▶

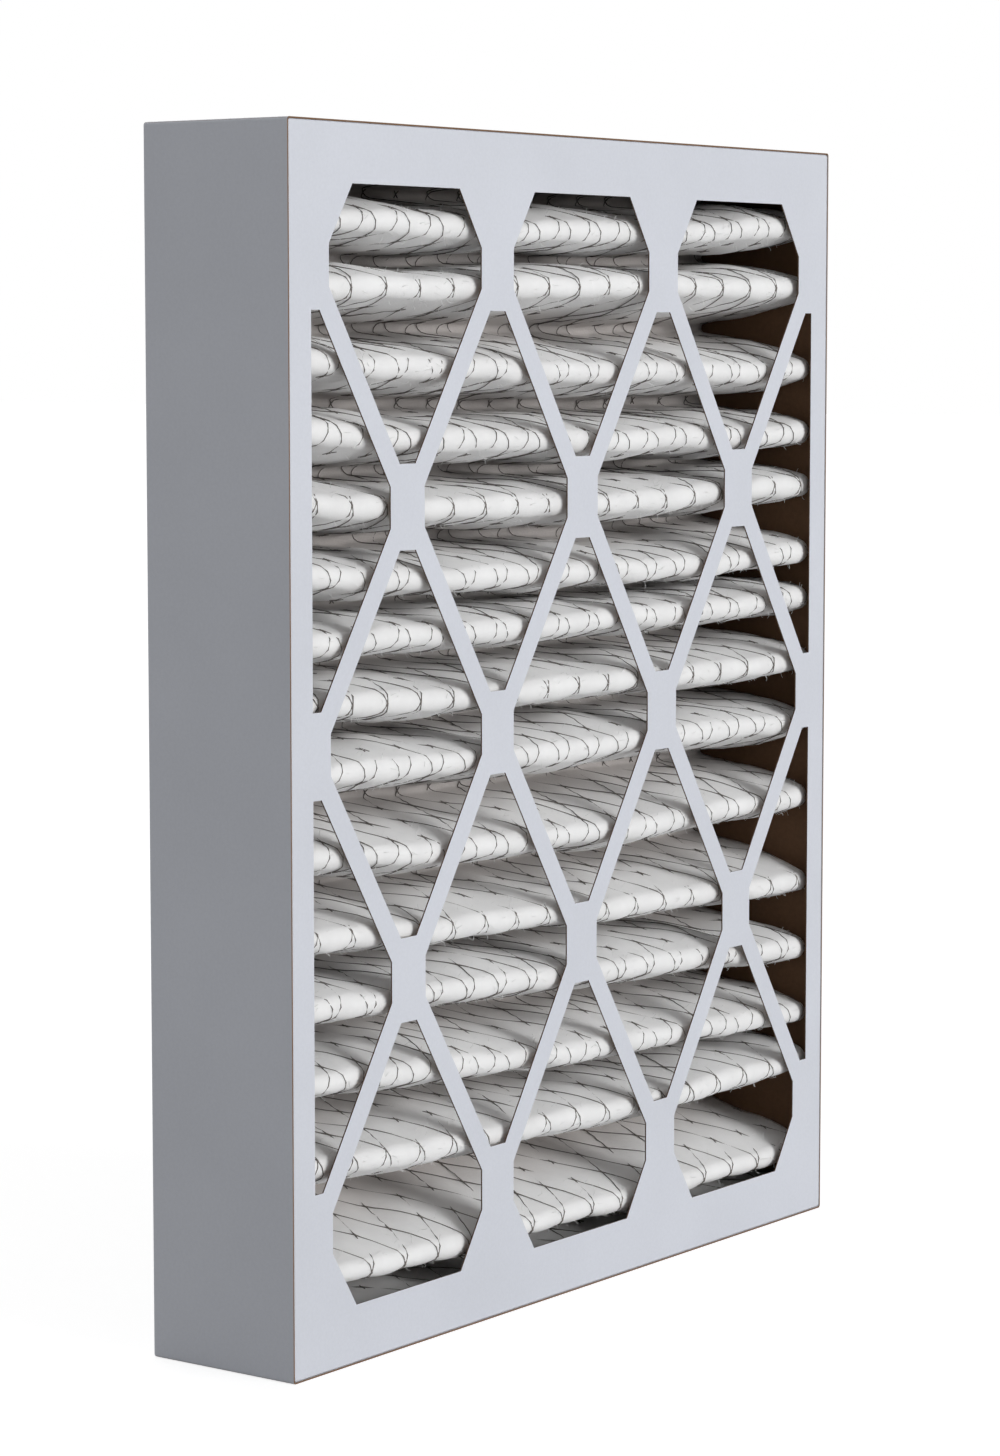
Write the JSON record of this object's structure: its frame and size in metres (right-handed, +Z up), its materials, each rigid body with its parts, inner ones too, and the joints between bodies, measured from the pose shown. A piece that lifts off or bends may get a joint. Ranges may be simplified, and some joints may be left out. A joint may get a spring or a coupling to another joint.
{
  "type": "pleated panel air filter",
  "caption": "Deep-pleated panel air filter for a ventilation duct: wire-backed non-woven pleats in two nested die-cut board trays with diamond grids.",
  "frame": {"origin": "middle of the underside that the filter stands on", "axes": "+X along the width, -Y out of the front grid (the wire-backed side, where air leaves), +Z up along the height"},
  "size_m": [0.4952, 0.092, 0.6223],
  "materials": {
    "board": "clay-coated beverage board, pale cool grey outside, brown kraft inside and at cut edges",
    "media": "lofted white non-woven polyester and cotton",
    "wire": "dull galvanised expanded metal strands"
  },
  "bodies": {
    "root": {"front_tray": "board", "rear_tray": "board", "pleated_media": "media", "wire_backing": "wire"}
  },
  "joints": []
}
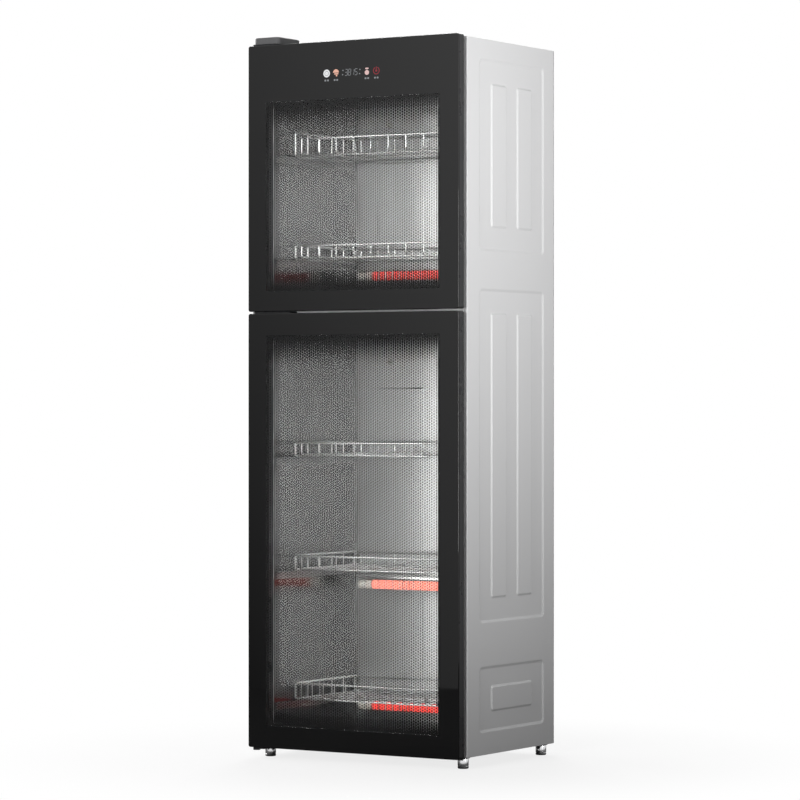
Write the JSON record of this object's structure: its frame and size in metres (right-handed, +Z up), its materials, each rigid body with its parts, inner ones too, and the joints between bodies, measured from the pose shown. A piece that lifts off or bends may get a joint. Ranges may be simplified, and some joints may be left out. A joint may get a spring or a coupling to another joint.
{
  "type": "dish sterilizer cabinet",
  "caption": "Tall free-standing dish sterilizer cabinet with dark glass doors over two heated mirror-steel chambers, sliding wire racks and levelling feet.",
  "frame": {"origin": "on the floor, at the middle of the cabinet's footprint", "axes": "+X to the right seen from the front, +Y to the back, +Z up"},
  "size_m": [0.55, 0.423, 1.616],
  "materials": {
    "cabinet_paint": "satin powder coat",
    "back_sheet": "galvanised",
    "mirror_steel": "polished to a mirror",
    "rack_wire": "bright plated",
    "ledge_steel": "satin",
    "door_glass": "gloss, dark printed border and dot screen",
    "inner_glass": "clear",
    "door_plastic": "gloss",
    "liner_plastic": "satin",
    "gasket_rubber": "matte",
    "bush_plastic": "plain",
    "heater_tube": "glowing quartz",
    "heater_steel": "bright",
    "ceramic": "unglazed",
    "dark_clamp": "heat-proof black",
    "insulation": "fibre felt",
    "board": "lacquered board",
    "tray_plastic": "moulded",
    "display": "gloss",
    "hinge_black": "black",
    "hinge_cover": "mid grey, moulded",
    "screw_steel": "plated",
    "foot_chrome": "bright plated",
    "collar_plastic": "plain",
    "vent_plastic": "moulded",
    "sensor_metal": "plain"
  },
  "bodies": {
    "cabinet": {"left_side_panel": "cabinet_paint", "right_side_panel": "cabinet_paint", "top_panel": "cabinet_paint", "base_panel": "back_sheet", "back_panel": "back_sheet", "back_vent_cover": "vent_plastic", "cord_gland": "vent_plastic", "back_screws": "screw_steel", "front_frame": "mirror_steel", "upper_liner_shell": "mirror_steel", "upper_liner_back": "mirror_steel", "lower_liner_shell": "mirror_steel", "lower_liner_back": "mirror_steel", "insulation_pads": "insulation", "rack_rails_left": "ledge_steel", "rack_rails_right": "ledge_steel", "upper_heater_trough": "heater_steel", "middle_heater_trough": "heater_steel", "lower_heater_trough": "heater_steel", "upper_heater_tube": "heater_tube", "middle_heater_tube": "heater_tube", "lower_heater_tube": "heater_tube", "heater_caps": "ceramic", "heater_clamps": "dark_clamp", "heater_guards": "rack_wire", "middle_heater_hood": "dark_clamp", "temperature_probes": "sensor_metal", "thermal_cutouts": "tray_plastic", "door_sensors": "tray_plastic", "power_board_tray": "tray_plastic", "power_board": "board", "top_hinge_plate": "hinge_black", "top_hinge_cover": "hinge_cover", "middle_hinge_plate": "hinge_black", "bottom_hinge_bracket": "hinge_black", "hinge_screws": "screw_steel", "foot_collars": "collar_plastic"},
    "upper_door_body": {"upper_door_glass": "door_glass", "upper_door_frame": "door_plastic", "upper_door_liner": "liner_plastic", "upper_door_inner_glass": "inner_glass", "upper_door_gasket": "gasket_rubber", "upper_door_bushes": "bush_plastic", "control_board": "board", "display_module": "display"},
    "lower_door_body": {"lower_door_glass": "door_glass", "lower_door_frame": "door_plastic", "lower_door_liner": "liner_plastic", "lower_door_inner_glass": "inner_glass", "lower_door_gasket": "gasket_rubber", "lower_door_bushes": "bush_plastic"},
    "rack_1_body": {"rack_1": "rack_wire"},
    "rack_2_body": {"rack_2": "rack_wire"},
    "rack_3_body": {"rack_3": "rack_wire"},
    "rack_4_body": {"rack_4": "rack_wire"},
    "rack_5_body": {"rack_5": "rack_wire"},
    "foot_front_left_body": {"foot_front_left": "foot_chrome"},
    "foot_front_right_body": {"foot_front_right": "foot_chrome"},
    "foot_back_left_body": {"foot_back_left": "foot_chrome"},
    "foot_back_right_body": {"foot_back_right": "foot_chrome"}
  },
  "joints": [
    {"name": "upper_door_hinge", "type": "hinge", "parent": "cabinet", "child": "upper_door_body", "pos_m": [-0.26, -0.1995, 0], "axis": [0, 0, -1], "range_deg": [0, 110]},
    {"name": "lower_door_hinge", "type": "hinge", "parent": "cabinet", "child": "lower_door_body", "pos_m": [-0.26, -0.1995, 0], "axis": [0, 0, -1], "range_deg": [0, 110]},
    {"name": "rack_1_slide", "type": "slide", "parent": "cabinet", "child": "rack_1_body", "axis": [0, -1, 0], "range_m": [0, 0.075]},
    {"name": "rack_2_slide", "type": "slide", "parent": "cabinet", "child": "rack_2_body", "axis": [0, -1, 0], "range_m": [0, 0.075]},
    {"name": "rack_3_slide", "type": "slide", "parent": "cabinet", "child": "rack_3_body", "axis": [0, -1, 0], "range_m": [0, 0.075]},
    {"name": "rack_4_slide", "type": "slide", "parent": "cabinet", "child": "rack_4_body", "axis": [0, -1, 0], "range_m": [0, 0.075]},
    {"name": "rack_5_slide", "type": "slide", "parent": "cabinet", "child": "rack_5_body", "axis": [0, -1, 0], "range_m": [0, 0.075]},
    {"name": "foot_front_left_screw", "type": "slide", "parent": "cabinet", "child": "foot_front_left_body", "axis": [0, 0, -1], "range_m": [0, 0.01]},
    {"name": "foot_front_right_screw", "type": "slide", "parent": "cabinet", "child": "foot_front_right_body", "axis": [0, 0, -1], "range_m": [0, 0.01]},
    {"name": "foot_back_left_screw", "type": "slide", "parent": "cabinet", "child": "foot_back_left_body", "axis": [0, 0, -1], "range_m": [0, 0.01]},
    {"name": "foot_back_right_screw", "type": "slide", "parent": "cabinet", "child": "foot_back_right_body", "axis": [0, 0, -1], "range_m": [0, 0.01]}
  ]
}
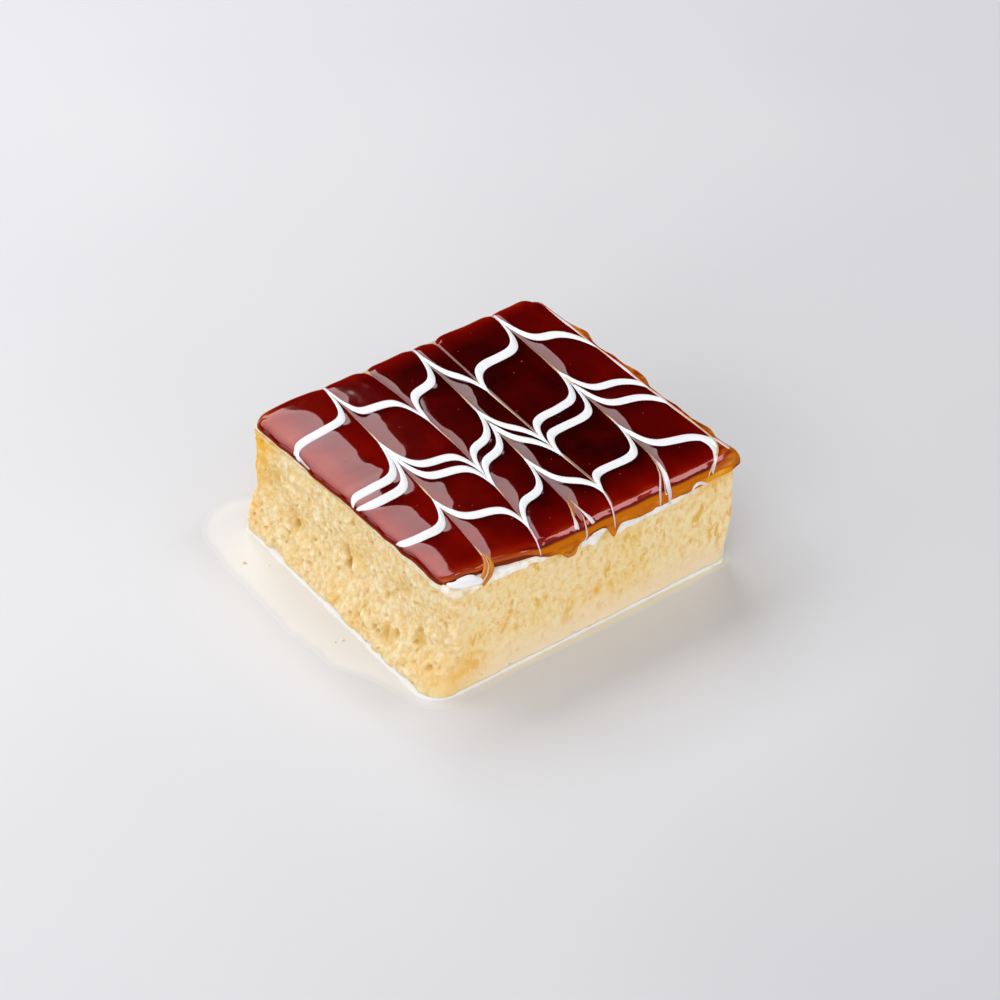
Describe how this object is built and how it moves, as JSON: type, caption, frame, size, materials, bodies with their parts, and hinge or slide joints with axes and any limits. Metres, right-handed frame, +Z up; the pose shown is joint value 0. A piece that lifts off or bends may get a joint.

◀

DESCRIPTION OF THE TASK ->
Set out every line from the material that contains the string "axes".

EXPECTED ANSWER ->
  "frame": {"origin": "middle of the underside that the filter stands on", "axes": "+X along the width, -Y out of the front grid (the wire-backed side, where air leaves), +Z up along the height"},
  "frame": {"origin": "on the floor, at the middle of the cabinet's footprint", "axes": "+X to the right seen from the front, +Y to the back, +Z up"},
Describe how this object is built and how it moves, as JSON: type, caption, frame, size, materials, bodies with their parts, and hinge or slide joints with axes and any limits. Metres, right-handed frame, +Z up; the pose shown is joint value 0. A piece that lifts off or bends may get a joint.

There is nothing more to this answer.